TAKEUCHI: That standing pose image is what I consider to be the epitome of everything Shirou should be, visually speaking.
NASU: I remember we debated quite a bit over Shirou's facial expression because I kept insisting that he needed to look more stubborn.
TAKEUCHI: Did we? I don't remember, but that sounds about right.
NASU: Shirou's the kind of main character who wants to save as many people as possible and make them all happy. In contrast, Shiki from "Tsukihime" is the kind of person who only cares about those closest to him and their happiness.
TAKEUCHI: Shiki was the guy I wanted to be when I grew up, back when I was in middle school and first learned about otaku culture. Shirou, on the other hand, was who I wanted to grow up to be way back when I was in elementary school and knew nothing about any of that stuff. (laughs)

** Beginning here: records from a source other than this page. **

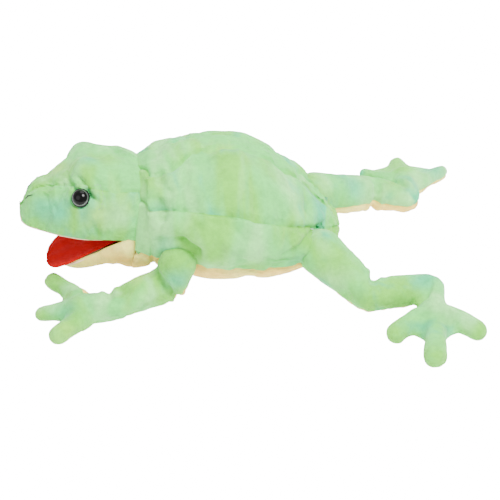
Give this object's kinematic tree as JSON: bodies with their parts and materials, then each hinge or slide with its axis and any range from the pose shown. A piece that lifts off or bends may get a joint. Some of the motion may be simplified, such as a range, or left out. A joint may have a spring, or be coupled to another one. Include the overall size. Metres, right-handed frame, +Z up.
{
  "type": "hand puppet",
  "caption": "Plush frog hand puppet lying on its belly, with a mouth that opens, a nodding head and limp jointed limbs with splayed toes.",
  "frame": {"origin": "on the flat of the belly where the puppet rests, on its middle plane", "axes": "+X towards the rump, -X towards the snout, -Y the frog's left side, +Z up"},
  "size_m": [0.4553, 0.3404, 0.134],
  "materials": {
    "velour_green": "short-pile velour, mottled green",
    "velour_mint": "short-pile velour, mottled mint and green",
    "velour_yellow": "short-pile velour, pale yellow",
    "felt_red": "smooth knitted felt",
    "lining": "plain woven lining",
    "stuffing": "polyester fibre",
    "mouth_board": "flexible plastic sheet",
    "eye_black": "polished black with a clear rim",
    "washer_plastic": "moulded plastic",
    "thread_black": "embroidery thread"
  },
  "bodies": {
    "torso": {"back_panel": "velour_green", "left_upper_panel": "velour_mint", "right_upper_panel": "velour_mint", "left_flank_panel": "velour_green", "right_flank_panel": "velour_green", "belly_panel": "velour_yellow", "torso_filling": "stuffing", "hand_sleeve": "lining"},
    "head": {"crown_panel": "velour_green", "left_cheek_panel": "velour_green", "right_cheek_panel": "velour_green", "throat_panel": "velour_yellow", "neck_collar": "velour_mint", "head_filling": "stuffing", "finger_pocket": "lining", "upper_mouth_board": "mouth_board", "upper_mouth_lining": "felt_red", "left_eye": "eye_black", "right_eye": "eye_black", "eye_washers": "washer_plastic", "nostril_stitches": "thread_black"},
    "jaw": {"lower_mouth_board": "mouth_board", "lower_mouth_lining": "felt_red", "chin_panel": "velour_yellow"},
    "left_upper_arm": {"left_upper_arm_top": "velour_green", "left_upper_arm_under": "velour_yellow", "left_upper_arm_filling": "stuffing"},
    "left_forearm": {"left_forearm_top": "velour_green", "left_forearm_under": "velour_yellow", "left_forearm_filling": "stuffing"},
    "left_hand": {"left_hand_top": "velour_green", "left_hand_under": "velour_yellow", "left_hand_filling": "stuffing"},
    "left_thigh": {"left_thigh_top": "velour_green", "left_thigh_under": "velour_yellow", "left_thigh_filling": "stuffing"},
    "left_shin": {"left_shin_top": "velour_green", "left_shin_under": "velour_yellow", "left_shin_filling": "stuffing"},
    "left_foot": {"left_foot_top": "velour_green", "left_foot_under": "velour_yellow", "left_foot_filling": "stuffing"},
    "right_upper_arm": {"right_upper_arm_top": "velour_green", "right_upper_arm_under": "velour_yellow", "right_upper_arm_filling": "stuffing"},
    "right_forearm": {"right_forearm_top": "velour_green", "right_forearm_under": "velour_yellow", "right_forearm_filling": "stuffing"},
    "right_hand": {"right_hand_top": "velour_green", "right_hand_under": "velour_yellow", "right_hand_filling": "stuffing"},
    "right_thigh": {"right_thigh_top": "velour_green", "right_thigh_under": "velour_yellow", "right_thigh_filling": "stuffing"},
    "right_shin": {"right_shin_top": "velour_green", "right_shin_under": "velour_yellow", "right_shin_filling": "stuffing"},
    "right_foot": {"right_foot_top": "velour_green", "right_foot_under": "velour_yellow", "right_foot_filling": "stuffing"}
  },
  "joints": [
    {"name": "neck_nod", "type": "hinge", "parent": "torso", "child": "head", "pos_m": [-0.064, 0, 0.06198], "axis": [0, 1, 0], "range_deg": [-2, 16]},
    {"name": "mouth_close", "type": "hinge", "parent": "head", "child": "jaw", "pos_m": [-0.09605, -0.0064, 0.04742], "axis": [-0.0844, 0.9672, -0.2396], "range_deg": [0, 30]},
    {"name": "left_shoulder_swing", "type": "hinge", "parent": "torso", "child": "left_upper_arm", "pos_m": [-0.02, -0.074, 0.056], "axis": [0, 0, 1], "range_deg": [0, 20]},
    {"name": "left_elbow_bend", "type": "hinge", "parent": "left_upper_arm", "child": "left_forearm", "pos_m": [-0.03, -0.074, 0.029], "axis": [0, 0, 1], "range_deg": [0, 40]},
    {"name": "left_wrist_bend", "type": "hinge", "parent": "left_forearm", "child": "left_hand", "pos_m": [-0.086, -0.09, 0.016], "axis": [0, 0, 1], "range_deg": [0, 35]},
    {"name": "right_shoulder_swing", "type": "hinge", "parent": "torso", "child": "right_upper_arm", "pos_m": [-0.02, 0.074, 0.056], "axis": [0, 0, 1], "range_deg": [-20, 8]},
    {"name": "right_elbow_bend", "type": "hinge", "parent": "right_upper_arm", "child": "right_forearm", "pos_m": [-0.026, 0.086, 0.029], "axis": [0, 0, 1], "range_deg": [-40, 10]},
    {"name": "right_wrist_bend", "type": "hinge", "parent": "right_forearm", "child": "right_hand", "pos_m": [-0.074, 0.108, 0.016], "axis": [0, 0, 1], "range_deg": [-35, 14]},
    {"name": "left_hip_swing", "type": "hinge", "parent": "torso", "child": "left_thigh", "pos_m": [0.124, -0.046, 0.038], "axis": [0, 0, 1], "range_deg": [-20, 20]},
    {"name": "left_knee_bend", "type": "hinge", "parent": "left_thigh", "child": "left_shin", "pos_m": [0.168, -0.091, 0.0195], "axis": [0, 0, 1], "range_deg": [-50, 35]},
    {"name": "left_ankle_bend", "type": "hinge", "parent": "left_shin", "child": "left_foot", "pos_m": [0.231, -0.084, 0.0175], "axis": [0, 0, 1], "range_deg": [-4, 60]},
    {"name": "right_hip_swing", "type": "hinge", "parent": "torso", "child": "right_thigh", "pos_m": [0.124, 0.046, 0.038], "axis": [0, 0, 1], "range_deg": [-20, 20]},
    {"name": "right_knee_bend", "type": "hinge", "parent": "right_thigh", "child": "right_shin", "pos_m": [0.19, 0.066, 0.0195], "axis": [0, 0, 1], "range_deg": [-35, 40]},
    {"name": "right_ankle_bend", "type": "hinge", "parent": "right_shin", "child": "right_foot", "pos_m": [0.226, 0.058, 0.0175], "axis": [0, 0, 1], "range_deg": [-60, 3]}
  ]
}
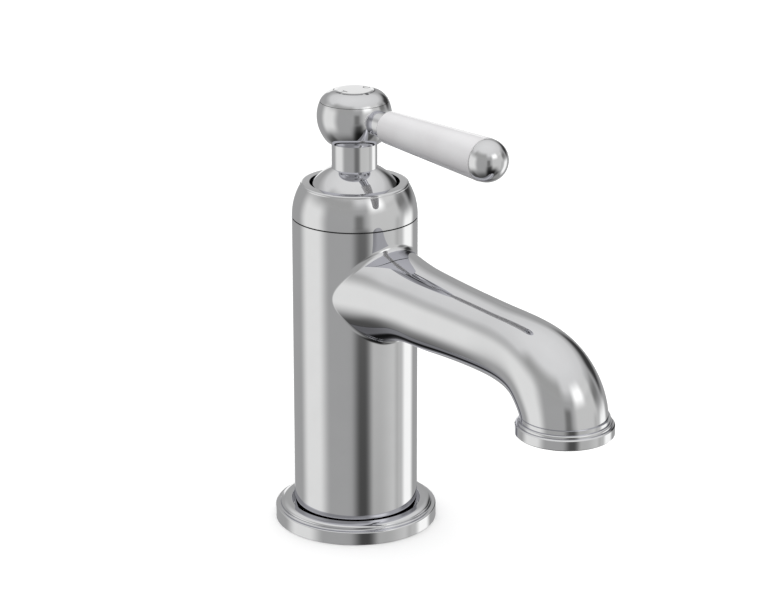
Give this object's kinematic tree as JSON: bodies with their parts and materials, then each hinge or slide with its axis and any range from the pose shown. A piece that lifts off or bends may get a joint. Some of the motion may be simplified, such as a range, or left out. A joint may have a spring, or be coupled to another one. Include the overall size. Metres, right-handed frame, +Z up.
{
  "type": "basin mixer faucet",
  "caption": "Single-lever basin mixer: round column, tapering spout with down-turned outlet, ball handle with a white ceramic lever, and a cartridge inside.",
  "frame": {"origin": "centre of the base's underside, on the deck", "axes": "+Z up along the column, the spout points along -Y, hot is towards -X and cold towards +X"},
  "size_m": [0.0602, 0.1639, 0.1648],
  "materials": {
    "chrome": "polished chrome plate",
    "white_ceramic": "white gloss glaze",
    "black_rubber": "matte moulded",
    "grey_plastic": "moulded",
    "white_plastic": "moulded",
    "disc_ceramic": "lapped",
    "brass": "machined",
    "steel": "stainless",
    "mark_enamel": "filled enamel"
  },
  "bodies": {
    "faucet_body": {"body_casting": "chrome", "base_flange": "chrome", "base_gasket": "black_rubber", "cartridge_base": "grey_plastic", "port_seals": "black_rubber", "fixed_disc": "disc_ceramic", "cartridge_housing": "grey_plastic", "cartridge_nut": "brass", "collar": "chrome", "collar_seal": "black_rubber", "aerator_ring": "chrome", "aerator_gasket": "black_rubber", "aerator_insert": "white_plastic", "aerator_screens": "steel", "flow_regulator": "white_plastic"},
    "cartridge_rotor": {"rotor": "white_plastic", "pivot_pin": "steel"},
    "mixing_disc": {"moving_disc": "disc_ceramic", "disc_carrier": "white_plastic"},
    "lever_handle": {"spindle": "brass", "dome_shroud": "chrome", "neck_sleeve": "chrome", "handle_ball": "chrome", "grub_screw": "steel", "index_cap": "chrome", "index_marks": "mark_enamel", "lever_boss": "chrome", "lever_rod": "steel", "root_washer": "white_plastic", "ceramic_lever": "white_ceramic", "cap_washer": "white_plastic", "lever_end_cap": "chrome"}
  },
  "joints": [
    {"name": "temperature_turn", "type": "hinge", "parent": "faucet_body", "child": "cartridge_rotor", "pos_m": [0, 0, 0.1188], "axis": [0, 0, 1], "range_deg": [-45, 45]},
    {"name": "lever_tilt", "type": "hinge", "parent": "cartridge_rotor", "child": "lever_handle", "pos_m": [0, 0, 0.1188], "axis": [-1, 0, 0], "range_deg": [0, 20]},
    {"name": "disc_slide", "type": "slide", "parent": "cartridge_rotor", "child": "mixing_disc", "axis": [0, -1, 0], "range_m": [0, 0.0061]}
  ],
  "couplings": [
    {"joint": "disc_slide", "follows": "lever_tilt", "m_per_rad": 0.017441}
  ]
}
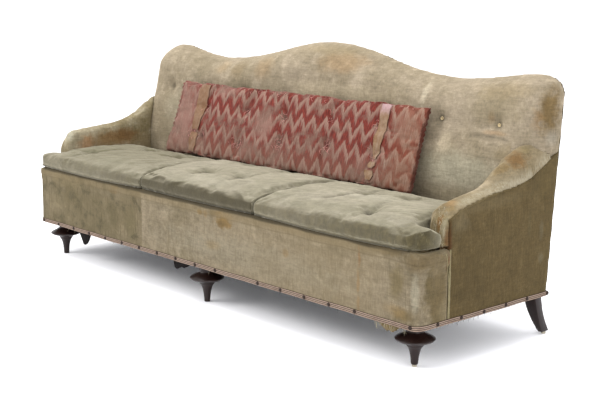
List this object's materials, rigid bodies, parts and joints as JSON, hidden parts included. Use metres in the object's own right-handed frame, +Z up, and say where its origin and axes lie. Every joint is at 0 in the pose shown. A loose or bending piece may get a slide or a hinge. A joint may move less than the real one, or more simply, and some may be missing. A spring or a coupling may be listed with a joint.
{
  "type": "camelback sofa",
  "caption": "Long camelback sofa with low swept arms, loose seat cushions, turned front feet and a loose zigzag lumbar cushion, its velvet worn and torn.",
  "frame": {"origin": "on the floor under the middle of the whole sofa", "axes": "+Z up, +X towards the right end seen from the front, -Y is the front of the seat"},
  "size_m": [2.2788, 0.7626, 0.98],
  "materials": {
    "frame_wood": "dry unfinished hardwood",
    "webbing": "coarse jute webbing",
    "spring_steel": "dull coil wire",
    "burlap": "open jute weave",
    "deck_cloth": "worn velvet over felt",
    "front_velvet": "worn flattened velvet, stained",
    "back_velvet": "worn flattened velvet, stained",
    "arm_velvet": "worn velvet, frayed to the ground cloth at the front",
    "outside_velvet": "olive brown velvet, mottled and marked",
    "cushion_velvet": "pale worn pile, olive on the front edges",
    "lumbar_velvet": "faded rose velvet with a worn brick red zigzag",
    "strap": "tan webbing with frayed ends",
    "gimp_braid": "narrow striped braid",
    "piping": "pale cord",
    "dust_cloth": "thin torn cambric",
    "turned_wood": "dark worn polish",
    "glide": "pale plain glide"
  },
  "bodies": {
    "root": {"front_rail": "frame_wood", "back_rail": "frame_wood", "left_side_rail": "frame_wood", "right_side_rail": "frame_wood", "centre_cross_rail": "frame_wood", "left_front_corner_block": "frame_wood", "right_front_corner_block": "frame_wood", "left_back_post": "frame_wood", "right_back_post": "frame_wood", "camel_top_rail": "frame_wood", "back_tacking_rail": "frame_wood", "left_back_upright": "frame_wood", "right_back_upright": "frame_wood", "left_arm_rail": "frame_wood", "right_arm_rail": "frame_wood", "left_arm_post": "frame_wood", "right_arm_post": "frame_wood", "seat_webbing": "webbing", "back_webbing": "webbing", "seat_spring_1_1": "spring_steel", "seat_spring_1_2": "spring_steel", "seat_spring_1_3": "spring_steel", "seat_spring_1_4": "spring_steel", "seat_spring_1_5": "spring_steel", "seat_spring_1_6": "spring_steel", "seat_spring_2_1": "spring_steel", "seat_spring_2_2": "spring_steel", "seat_spring_2_3": "spring_steel", "seat_spring_2_4": "spring_steel", "seat_spring_2_5": "spring_steel", "seat_spring_2_6": "spring_steel", "seat_burlap": "burlap", "seat_deck": "deck_cloth", "front_border": "front_velvet", "inside_back": "back_velvet", "outside_back": "outside_velvet", "left_arm_upholstery": "arm_velvet", "right_arm_upholstery": "arm_velvet", "left_outside_arm": "outside_velvet", "right_outside_arm": "outside_velvet", "left_seat_cushion": "cushion_velvet", "centre_seat_cushion": "cushion_velvet", "right_seat_cushion": "cushion_velvet", "lumbar_cushion": "lumbar_velvet", "left_strap": "strap", "right_strap": "strap", "gimp_front_and_sides": "gimp_braid", "gimp_back": "gimp_braid", "left_side_piping": "piping", "right_side_piping": "piping", "dust_cover": "dust_cloth", "front_left_foot": "turned_wood", "front_centre_foot": "turned_wood", "front_right_foot": "turned_wood", "left_rear_leg": "turned_wood", "right_rear_leg": "turned_wood", "centre_rear_leg": "turned_wood", "front_right_glide": "glide", "rear_right_glide": "glide"}
  },
  "joints": []
}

SHIROU'S THOUGHTS REGARDING THE FEMALE CHARACTERS
NASU: In the early stages of the plot, Shirou considers Saber to be his soul mate, someone with whom he shares ideals. Rin was the classmate he admired, and Sakura was someone he felt he needed to protect. Shirou is a self-sacrificing idealist who was essentially guided through life by the things he believed in, but Sakura was an exception for him. Only when dealing with Sakura was the idealistic and profound Shirou Emiya reduced to a mere human being with more mundane thoughts and emotions. As a side note, Shirou's heart was always racing when it came to Rin.
TAKEUCHI: I never considered Shirou to be particularly dense or indecisive. He's the kind of guy who would be very careful about his choices when it comes to matters of the heart.
NASU: I definitely wouldn't say he's dense, he just has his priorities straight and doesn't try to hide it. He is, after all, a superhero... an idealistic public figure. (laughs)
TAKEUCHI: Despite all that, there is something about him that makes you feel like he deserves every bit of mortal happiness he can get. I believe Shirou discovered his "most human" self in Sakura's route, and I'd say that has a lot to do with Illya's presence.
NASU: Illya's and Sakura's circumstances are very similar, so I think it's safe to say that Illya often empathized with Sakura even though they were technically enemies.